Problem description: Your task is to extract every line from the material below exactly.

Data shown:
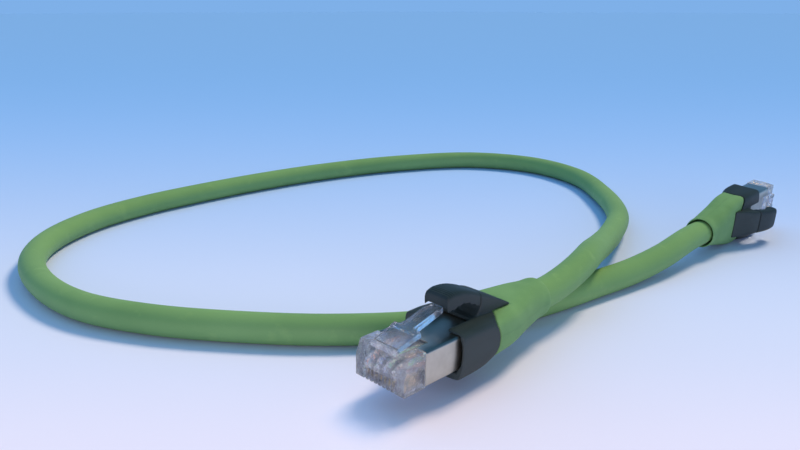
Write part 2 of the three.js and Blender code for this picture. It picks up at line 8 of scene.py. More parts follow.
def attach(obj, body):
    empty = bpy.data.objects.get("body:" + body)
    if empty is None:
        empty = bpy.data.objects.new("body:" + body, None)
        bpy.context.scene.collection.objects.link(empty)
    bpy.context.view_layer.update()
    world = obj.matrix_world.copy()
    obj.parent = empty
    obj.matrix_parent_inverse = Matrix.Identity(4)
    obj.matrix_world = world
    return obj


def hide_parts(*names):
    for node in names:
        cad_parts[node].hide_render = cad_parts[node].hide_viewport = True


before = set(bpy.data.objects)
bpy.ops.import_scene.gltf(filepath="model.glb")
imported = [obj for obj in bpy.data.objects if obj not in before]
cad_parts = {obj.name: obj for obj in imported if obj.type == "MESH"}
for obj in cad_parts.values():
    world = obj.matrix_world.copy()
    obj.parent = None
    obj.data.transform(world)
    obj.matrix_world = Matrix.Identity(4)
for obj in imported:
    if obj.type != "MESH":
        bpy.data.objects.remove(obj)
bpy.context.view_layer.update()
bpy.context.scene.view_settings.view_transform = "Standard"


# ---------------------------------------------------------------- camera
# It stands low over the surface at the plug that points to the left, and looks across the loop.
camera_data = bpy.data.cameras.new("camera")
camera_data.sensor_width = 36
camera_data.lens = 33.75
camera_data.clip_start = 0.005
camera = bpy.data.objects.new("camera", camera_data)
camera.location = (-0.16008, -0.08094, 0.06594)
camera.rotation_euler = Vector((0.6780, 0.6803, -0.2785)).to_track_quat("-Z", "Y").to_euler()
bpy.context.scene.collection.objects.link(camera)
bpy.context.scene.camera = camera


# ---------------------------------------------------------------- surface, backdrop and lamps
# A plain pale sheet runs off into a pale blue distance. Its colour holds painted light: it turns bluer
# and darker away from the camera. A warm light stands to the right, a blue one behind, and a wide lamp
# fills in from the front.
class Sock:
    """One socket of a material's node tree, which can be used in Python arithmetic."""

    def __init__(self, tree, out):
        self.tree = tree
        self.out = out

    def node(self, kind, inputs=None, output=0, **settings):
        """Adds any node, with its settings and inputs, and gives one of its outputs."""
        node = self.tree.nodes.new(kind)
        for key, value in settings.items():
            setattr(node, key, value)
        for key, value in (inputs or {}).items():
            join(self.tree, value, node.inputs[key])
        return Sock(self.tree, node.outputs[output])

    def maths(self, operation, *values):
        return self.node("ShaderNodeMath", dict(enumerate(values)), operation=operation)

    def __add__(self, other):
        return self.maths("ADD", self, other)

    def __sub__(self, other):
        return self.maths("SUBTRACT", self, other)

    def __mul__(self, other):
        return self.maths("MULTIPLY", self, other)

    def __truediv__(self, other):
        return self.maths("DIVIDE", self, other)

    def __radd__(self, other):
        return self.maths("ADD", other, self)

    def __rsub__(self, other):
        return self.maths("SUBTRACT", other, self)

    def __rmul__(self, other):
        return self.maths("MULTIPLY", other, self)

    def __rtruediv__(self, other):
        return self.maths("DIVIDE", other, self)

    def ramp(self, low, high):
        """0 below low, 1 above high, smooth in between."""
        values = {"Value": self, "From Min": low, "From Max": high}
        return self.node("ShaderNodeMapRange", values, interpolation_type="SMOOTHSTEP")

    def mix(self, first, second):
        """Goes from the first colour to the second as this value goes from 0 to 1."""
        values = {0: self, 6: colour(first), 7: colour(second)}
        return self.node("ShaderNodeMix", values, 2, data_type="RGBA")

    def stretch(self, x, y, z):
        values = {0: self, 1: (x, y, z)}
        return self.node("ShaderNodeVectorMath", values, operation="MULTIPLY")

    def noise(self, scale, detail=3.0, roughness=0.5):
        values = {"Vector": self, "Scale": scale, "Detail": detail, "Roughness": roughness}
        return self.node("ShaderNodeTexNoise", values)

    def bump(self, strength, distance, under=None):
        values = {"Height": self, "Strength": strength, "Distance": distance}
        if under is not None:
            values["Normal"] = under
        return self.node("ShaderNodeBump", values)

    def axis(self, index):
        return self.node("ShaderNodeSeparateXYZ", {0: self}, index)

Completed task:
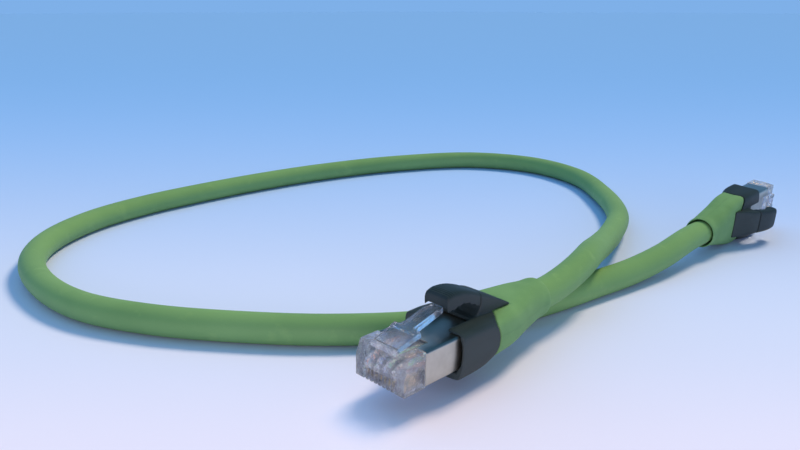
Write part 2 of the three.js and Blender code for this picture. It picks up at line 8 of scene.py. More parts follow.
def attach(obj, body):
    empty = bpy.data.objects.get("body:" + body)
    if empty is None:
        empty = bpy.data.objects.new("body:" + body, None)
        bpy.context.scene.collection.objects.link(empty)
    bpy.context.view_layer.update()
    world = obj.matrix_world.copy()
    obj.parent = empty
    obj.matrix_parent_inverse = Matrix.Identity(4)
    obj.matrix_world = world
    return obj


def hide_parts(*names):
    for node in names:
        cad_parts[node].hide_render = cad_parts[node].hide_viewport = True


before = set(bpy.data.objects)
bpy.ops.import_scene.gltf(filepath="model.glb")
imported = [obj for obj in bpy.data.objects if obj not in before]
cad_parts = {obj.name: obj for obj in imported if obj.type == "MESH"}
for obj in cad_parts.values():
    world = obj.matrix_world.copy()
    obj.parent = None
    obj.data.transform(world)
    obj.matrix_world = Matrix.Identity(4)
for obj in imported:
    if obj.type != "MESH":
        bpy.data.objects.remove(obj)
bpy.context.view_layer.update()
bpy.context.scene.view_settings.view_transform = "Standard"


# ---------------------------------------------------------------- camera
# It stands low over the surface at the plug that points to the left, and looks across the loop.
camera_data = bpy.data.cameras.new("camera")
camera_data.sensor_width = 36
camera_data.lens = 33.75
camera_data.clip_start = 0.005
camera = bpy.data.objects.new("camera", camera_data)
camera.location = (-0.16008, -0.08094, 0.06594)
camera.rotation_euler = Vector((0.6780, 0.6803, -0.2785)).to_track_quat("-Z", "Y").to_euler()
bpy.context.scene.collection.objects.link(camera)
bpy.context.scene.camera = camera


# ---------------------------------------------------------------- surface, backdrop and lamps
# A plain pale sheet runs off into a pale blue distance. Its colour holds painted light: it turns bluer
# and darker away from the camera. A warm light stands to the right, a blue one behind, and a wide lamp
# fills in from the front.
class Sock:
    """One socket of a material's node tree, which can be used in Python arithmetic."""

    def __init__(self, tree, out):
        self.tree = tree
        self.out = out

    def node(self, kind, inputs=None, output=0, **settings):
        """Adds any node, with its settings and inputs, and gives one of its outputs."""
        node = self.tree.nodes.new(kind)
        for key, value in settings.items():
            setattr(node, key, value)
        for key, value in (inputs or {}).items():
            join(self.tree, value, node.inputs[key])
        return Sock(self.tree, node.outputs[output])

    def maths(self, operation, *values):
        return self.node("ShaderNodeMath", dict(enumerate(values)), operation=operation)

    def __add__(self, other):
        return self.maths("ADD", self, other)

    def __sub__(self, other):
        return self.maths("SUBTRACT", self, other)

    def __mul__(self, other):
        return self.maths("MULTIPLY", self, other)

    def __truediv__(self, other):
        return self.maths("DIVIDE", self, other)

    def __radd__(self, other):
        return self.maths("ADD", other, self)

    def __rsub__(self, other):
        return self.maths("SUBTRACT", other, self)

    def __rmul__(self, other):
        return self.maths("MULTIPLY", other, self)

    def __rtruediv__(self, other):
        return self.maths("DIVIDE", other, self)

    def ramp(self, low, high):
        """0 below low, 1 above high, smooth in between."""
        values = {"Value": self, "From Min": low, "From Max": high}
        return self.node("ShaderNodeMapRange", values, interpolation_type="SMOOTHSTEP")

    def mix(self, first, second):
        """Goes from the first colour to the second as this value goes from 0 to 1."""
        values = {0: self, 6: colour(first), 7: colour(second)}
        return self.node("ShaderNodeMix", values, 2, data_type="RGBA")

    def stretch(self, x, y, z):
        values = {0: self, 1: (x, y, z)}
        return self.node("ShaderNodeVectorMath", values, operation="MULTIPLY")

    def noise(self, scale, detail=3.0, roughness=0.5):
        values = {"Vector": self, "Scale": scale, "Detail": detail, "Roughness": roughness}
        return self.node("ShaderNodeTexNoise", values)

    def bump(self, strength, distance, under=None):
        values = {"Height": self, "Strength": strength, "Distance": distance}
        if under is not None:
            values["Normal"] = under
        return self.node("ShaderNodeBump", values)

    def axis(self, index):
        return self.node("ShaderNodeSeparateXYZ", {0: self}, index)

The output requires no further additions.